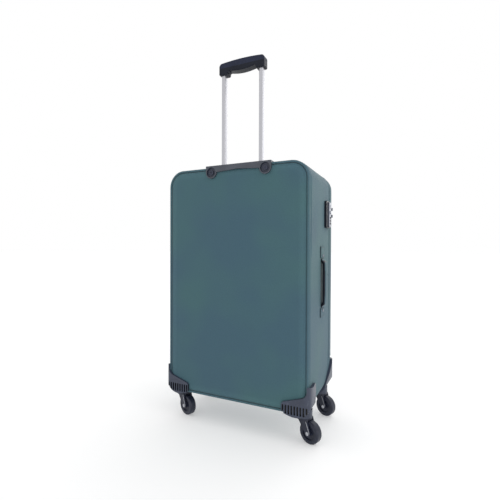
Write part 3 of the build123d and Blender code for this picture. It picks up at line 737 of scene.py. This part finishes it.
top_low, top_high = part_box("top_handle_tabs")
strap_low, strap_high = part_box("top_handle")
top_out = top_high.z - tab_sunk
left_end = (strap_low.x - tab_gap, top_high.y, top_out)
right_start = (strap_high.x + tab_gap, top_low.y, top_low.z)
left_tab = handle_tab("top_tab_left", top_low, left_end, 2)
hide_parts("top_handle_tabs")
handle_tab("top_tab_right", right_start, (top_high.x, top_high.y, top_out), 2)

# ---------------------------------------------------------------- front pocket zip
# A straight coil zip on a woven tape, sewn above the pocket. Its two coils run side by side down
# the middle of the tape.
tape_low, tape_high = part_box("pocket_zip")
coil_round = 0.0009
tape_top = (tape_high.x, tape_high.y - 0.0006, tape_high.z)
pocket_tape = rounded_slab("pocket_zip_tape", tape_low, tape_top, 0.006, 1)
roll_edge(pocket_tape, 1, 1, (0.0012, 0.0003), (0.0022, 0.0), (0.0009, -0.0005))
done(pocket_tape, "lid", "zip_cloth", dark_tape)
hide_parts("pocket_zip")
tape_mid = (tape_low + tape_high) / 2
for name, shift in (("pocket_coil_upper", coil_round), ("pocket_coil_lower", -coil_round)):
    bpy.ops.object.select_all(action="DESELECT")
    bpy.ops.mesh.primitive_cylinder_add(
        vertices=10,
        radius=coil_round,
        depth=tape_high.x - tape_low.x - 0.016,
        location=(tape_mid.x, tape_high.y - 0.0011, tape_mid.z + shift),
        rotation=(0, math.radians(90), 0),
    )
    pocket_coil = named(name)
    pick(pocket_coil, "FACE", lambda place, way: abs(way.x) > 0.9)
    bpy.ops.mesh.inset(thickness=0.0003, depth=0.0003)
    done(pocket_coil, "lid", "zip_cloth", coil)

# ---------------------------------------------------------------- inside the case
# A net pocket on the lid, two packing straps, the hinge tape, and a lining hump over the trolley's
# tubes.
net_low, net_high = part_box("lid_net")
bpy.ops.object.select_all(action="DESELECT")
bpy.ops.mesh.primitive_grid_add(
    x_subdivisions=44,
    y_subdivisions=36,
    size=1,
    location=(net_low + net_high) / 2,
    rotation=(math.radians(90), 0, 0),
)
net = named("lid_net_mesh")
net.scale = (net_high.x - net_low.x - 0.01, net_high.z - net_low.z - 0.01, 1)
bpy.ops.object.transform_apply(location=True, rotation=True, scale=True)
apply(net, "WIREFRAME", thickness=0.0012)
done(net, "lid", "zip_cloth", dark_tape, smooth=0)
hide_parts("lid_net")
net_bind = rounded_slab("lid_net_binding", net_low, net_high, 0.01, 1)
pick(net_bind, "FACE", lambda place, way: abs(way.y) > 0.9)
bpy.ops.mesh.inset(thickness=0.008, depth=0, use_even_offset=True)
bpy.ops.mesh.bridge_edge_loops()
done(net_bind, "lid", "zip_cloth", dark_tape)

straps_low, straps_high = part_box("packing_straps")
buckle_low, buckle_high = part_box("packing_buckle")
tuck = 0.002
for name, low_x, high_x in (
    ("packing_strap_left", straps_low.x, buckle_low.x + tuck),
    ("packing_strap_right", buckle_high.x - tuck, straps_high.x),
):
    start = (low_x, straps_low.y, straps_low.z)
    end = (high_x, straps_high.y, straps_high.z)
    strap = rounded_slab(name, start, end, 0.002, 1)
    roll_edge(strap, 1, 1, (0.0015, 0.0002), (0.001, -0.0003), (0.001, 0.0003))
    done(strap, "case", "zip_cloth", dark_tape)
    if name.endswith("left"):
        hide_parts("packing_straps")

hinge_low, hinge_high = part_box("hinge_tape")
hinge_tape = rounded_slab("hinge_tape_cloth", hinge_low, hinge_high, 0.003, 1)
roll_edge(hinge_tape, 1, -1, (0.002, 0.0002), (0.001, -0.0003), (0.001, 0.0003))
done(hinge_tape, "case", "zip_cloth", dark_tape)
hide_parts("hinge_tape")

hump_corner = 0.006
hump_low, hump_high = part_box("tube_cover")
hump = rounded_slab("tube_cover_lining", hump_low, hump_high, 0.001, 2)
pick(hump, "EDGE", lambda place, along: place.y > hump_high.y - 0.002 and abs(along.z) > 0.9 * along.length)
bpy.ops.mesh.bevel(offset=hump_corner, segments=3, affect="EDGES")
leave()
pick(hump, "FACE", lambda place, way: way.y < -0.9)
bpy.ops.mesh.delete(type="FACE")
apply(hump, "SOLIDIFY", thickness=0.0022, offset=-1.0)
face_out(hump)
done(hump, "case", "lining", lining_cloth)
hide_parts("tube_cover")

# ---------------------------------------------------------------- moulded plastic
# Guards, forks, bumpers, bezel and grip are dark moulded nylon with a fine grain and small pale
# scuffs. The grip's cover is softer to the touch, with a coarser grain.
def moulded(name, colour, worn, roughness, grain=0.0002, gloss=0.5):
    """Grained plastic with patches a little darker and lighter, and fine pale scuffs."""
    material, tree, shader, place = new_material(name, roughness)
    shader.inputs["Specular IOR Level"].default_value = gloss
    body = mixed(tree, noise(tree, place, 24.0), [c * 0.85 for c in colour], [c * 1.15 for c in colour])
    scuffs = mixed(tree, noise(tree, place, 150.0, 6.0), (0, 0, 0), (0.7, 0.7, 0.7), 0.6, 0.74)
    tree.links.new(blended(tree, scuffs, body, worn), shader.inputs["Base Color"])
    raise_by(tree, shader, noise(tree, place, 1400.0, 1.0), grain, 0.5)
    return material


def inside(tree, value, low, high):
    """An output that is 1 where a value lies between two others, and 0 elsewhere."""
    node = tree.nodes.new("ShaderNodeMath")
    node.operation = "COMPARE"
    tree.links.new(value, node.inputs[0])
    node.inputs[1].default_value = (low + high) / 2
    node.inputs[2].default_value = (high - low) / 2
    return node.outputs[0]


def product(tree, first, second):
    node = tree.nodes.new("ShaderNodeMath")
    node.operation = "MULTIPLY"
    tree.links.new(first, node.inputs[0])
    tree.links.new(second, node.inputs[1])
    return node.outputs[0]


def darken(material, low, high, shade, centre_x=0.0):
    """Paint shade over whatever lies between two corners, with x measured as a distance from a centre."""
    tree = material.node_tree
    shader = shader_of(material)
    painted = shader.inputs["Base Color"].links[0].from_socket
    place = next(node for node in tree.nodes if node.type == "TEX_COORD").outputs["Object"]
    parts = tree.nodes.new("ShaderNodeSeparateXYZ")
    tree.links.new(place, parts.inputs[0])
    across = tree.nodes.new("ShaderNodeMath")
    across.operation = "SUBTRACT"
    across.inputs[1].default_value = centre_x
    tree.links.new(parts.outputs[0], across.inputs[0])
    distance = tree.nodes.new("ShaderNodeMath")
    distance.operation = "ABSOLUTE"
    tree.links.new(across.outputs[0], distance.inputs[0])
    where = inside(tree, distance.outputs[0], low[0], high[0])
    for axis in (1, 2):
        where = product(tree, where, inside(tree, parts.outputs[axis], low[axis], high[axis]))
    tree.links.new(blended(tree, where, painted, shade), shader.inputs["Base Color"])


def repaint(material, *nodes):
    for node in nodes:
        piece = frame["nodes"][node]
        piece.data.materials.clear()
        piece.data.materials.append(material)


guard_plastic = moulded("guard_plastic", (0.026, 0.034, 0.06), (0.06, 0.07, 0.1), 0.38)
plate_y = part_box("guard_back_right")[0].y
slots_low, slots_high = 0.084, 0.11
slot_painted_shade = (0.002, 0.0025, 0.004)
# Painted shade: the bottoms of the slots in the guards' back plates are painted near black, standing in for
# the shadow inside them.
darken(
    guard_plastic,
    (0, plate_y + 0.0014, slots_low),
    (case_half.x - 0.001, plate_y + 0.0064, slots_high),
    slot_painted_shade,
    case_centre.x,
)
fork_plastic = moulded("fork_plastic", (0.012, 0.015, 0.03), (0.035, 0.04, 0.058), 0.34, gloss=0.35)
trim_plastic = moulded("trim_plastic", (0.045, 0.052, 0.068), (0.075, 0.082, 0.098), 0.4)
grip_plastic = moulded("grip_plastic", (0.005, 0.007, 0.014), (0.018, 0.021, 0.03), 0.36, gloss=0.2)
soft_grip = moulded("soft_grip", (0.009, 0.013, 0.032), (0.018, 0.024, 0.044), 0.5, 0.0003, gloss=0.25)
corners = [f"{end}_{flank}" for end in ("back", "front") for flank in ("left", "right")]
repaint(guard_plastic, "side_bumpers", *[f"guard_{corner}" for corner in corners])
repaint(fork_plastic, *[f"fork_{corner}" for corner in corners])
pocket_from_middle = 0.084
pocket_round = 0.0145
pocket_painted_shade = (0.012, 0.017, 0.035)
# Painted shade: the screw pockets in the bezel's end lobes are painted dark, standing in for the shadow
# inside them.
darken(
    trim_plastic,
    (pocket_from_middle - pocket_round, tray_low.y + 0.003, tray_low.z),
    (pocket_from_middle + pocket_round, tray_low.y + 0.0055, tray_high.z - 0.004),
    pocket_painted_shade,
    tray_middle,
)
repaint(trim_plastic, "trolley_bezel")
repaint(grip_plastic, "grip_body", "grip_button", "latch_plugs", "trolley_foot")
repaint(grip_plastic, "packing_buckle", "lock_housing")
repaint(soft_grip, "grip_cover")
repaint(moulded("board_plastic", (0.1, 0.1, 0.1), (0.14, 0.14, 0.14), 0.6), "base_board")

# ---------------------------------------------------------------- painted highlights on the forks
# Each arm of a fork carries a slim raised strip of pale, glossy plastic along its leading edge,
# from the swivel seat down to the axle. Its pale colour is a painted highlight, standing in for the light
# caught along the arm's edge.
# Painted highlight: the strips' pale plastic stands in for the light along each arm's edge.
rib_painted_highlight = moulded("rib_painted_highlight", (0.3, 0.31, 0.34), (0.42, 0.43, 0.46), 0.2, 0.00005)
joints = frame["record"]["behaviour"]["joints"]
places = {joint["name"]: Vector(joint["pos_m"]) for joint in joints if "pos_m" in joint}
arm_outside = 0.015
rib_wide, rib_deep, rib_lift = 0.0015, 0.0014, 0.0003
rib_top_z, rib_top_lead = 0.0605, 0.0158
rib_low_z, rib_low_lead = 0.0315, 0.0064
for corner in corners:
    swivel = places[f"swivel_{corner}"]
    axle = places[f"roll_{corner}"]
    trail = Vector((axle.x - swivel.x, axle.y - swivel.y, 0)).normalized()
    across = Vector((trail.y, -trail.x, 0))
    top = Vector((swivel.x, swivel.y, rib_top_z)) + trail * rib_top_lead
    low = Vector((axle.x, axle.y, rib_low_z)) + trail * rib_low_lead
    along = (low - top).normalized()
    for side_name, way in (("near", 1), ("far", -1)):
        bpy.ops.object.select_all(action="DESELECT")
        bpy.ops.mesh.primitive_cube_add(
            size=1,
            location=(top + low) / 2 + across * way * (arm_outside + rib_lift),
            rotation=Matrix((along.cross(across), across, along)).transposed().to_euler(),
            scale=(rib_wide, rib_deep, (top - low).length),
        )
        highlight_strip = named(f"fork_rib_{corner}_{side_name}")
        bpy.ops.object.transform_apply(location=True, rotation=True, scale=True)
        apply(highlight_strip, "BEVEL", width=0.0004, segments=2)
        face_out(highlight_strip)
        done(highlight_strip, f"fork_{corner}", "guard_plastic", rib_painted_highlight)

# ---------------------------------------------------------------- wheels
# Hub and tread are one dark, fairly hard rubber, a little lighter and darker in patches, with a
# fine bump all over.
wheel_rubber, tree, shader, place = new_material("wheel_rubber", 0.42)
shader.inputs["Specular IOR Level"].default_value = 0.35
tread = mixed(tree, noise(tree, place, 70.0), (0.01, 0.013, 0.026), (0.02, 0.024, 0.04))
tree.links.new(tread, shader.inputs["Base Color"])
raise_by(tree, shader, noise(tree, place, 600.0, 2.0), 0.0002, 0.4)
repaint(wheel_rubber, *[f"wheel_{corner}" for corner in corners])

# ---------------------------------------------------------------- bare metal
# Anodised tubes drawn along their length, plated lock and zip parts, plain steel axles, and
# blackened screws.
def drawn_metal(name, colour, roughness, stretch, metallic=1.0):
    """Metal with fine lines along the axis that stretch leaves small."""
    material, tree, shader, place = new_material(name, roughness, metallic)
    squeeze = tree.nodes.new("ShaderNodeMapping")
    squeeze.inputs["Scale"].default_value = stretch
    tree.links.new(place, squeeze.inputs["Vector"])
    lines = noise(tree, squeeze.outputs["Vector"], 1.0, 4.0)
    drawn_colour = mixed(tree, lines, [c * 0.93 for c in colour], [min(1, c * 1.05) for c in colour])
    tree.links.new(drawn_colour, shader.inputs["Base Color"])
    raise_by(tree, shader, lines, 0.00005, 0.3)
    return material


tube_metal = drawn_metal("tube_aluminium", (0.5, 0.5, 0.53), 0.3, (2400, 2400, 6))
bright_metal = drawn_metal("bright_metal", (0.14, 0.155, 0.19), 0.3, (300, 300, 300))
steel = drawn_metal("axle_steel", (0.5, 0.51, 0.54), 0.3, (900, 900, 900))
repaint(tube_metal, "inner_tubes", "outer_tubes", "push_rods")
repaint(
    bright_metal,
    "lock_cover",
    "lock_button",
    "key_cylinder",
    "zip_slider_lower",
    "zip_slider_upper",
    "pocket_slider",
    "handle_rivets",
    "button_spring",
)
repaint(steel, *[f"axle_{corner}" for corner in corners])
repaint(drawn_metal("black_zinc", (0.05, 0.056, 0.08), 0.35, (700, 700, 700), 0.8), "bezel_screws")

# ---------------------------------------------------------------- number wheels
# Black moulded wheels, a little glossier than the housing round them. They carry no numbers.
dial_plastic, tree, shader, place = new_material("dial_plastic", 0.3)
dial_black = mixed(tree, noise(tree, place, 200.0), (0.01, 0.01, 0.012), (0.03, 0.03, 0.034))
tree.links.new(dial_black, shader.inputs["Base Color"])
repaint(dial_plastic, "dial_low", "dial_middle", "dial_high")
◇ ◇ ◇ ◇
◆ Instructions to follow ◆
Reproduce verbatim only this range: the first line of the material through the line that contains "top_high.y, top_out), 2)", inclusive.

◆ Result for this task ◆
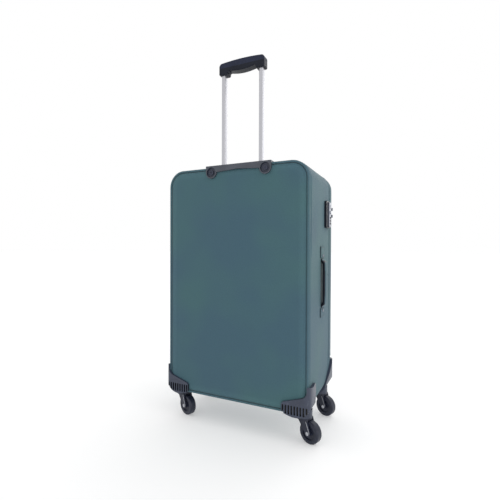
Write part 3 of the build123d and Blender code for this picture. It picks up at line 737 of scene.py. This part finishes it.
top_low, top_high = part_box("top_handle_tabs")
strap_low, strap_high = part_box("top_handle")
top_out = top_high.z - tab_sunk
left_end = (strap_low.x - tab_gap, top_high.y, top_out)
right_start = (strap_high.x + tab_gap, top_low.y, top_low.z)
left_tab = handle_tab("top_tab_left", top_low, left_end, 2)
hide_parts("top_handle_tabs")
handle_tab("top_tab_right", right_start, (top_high.x, top_high.y, top_out), 2)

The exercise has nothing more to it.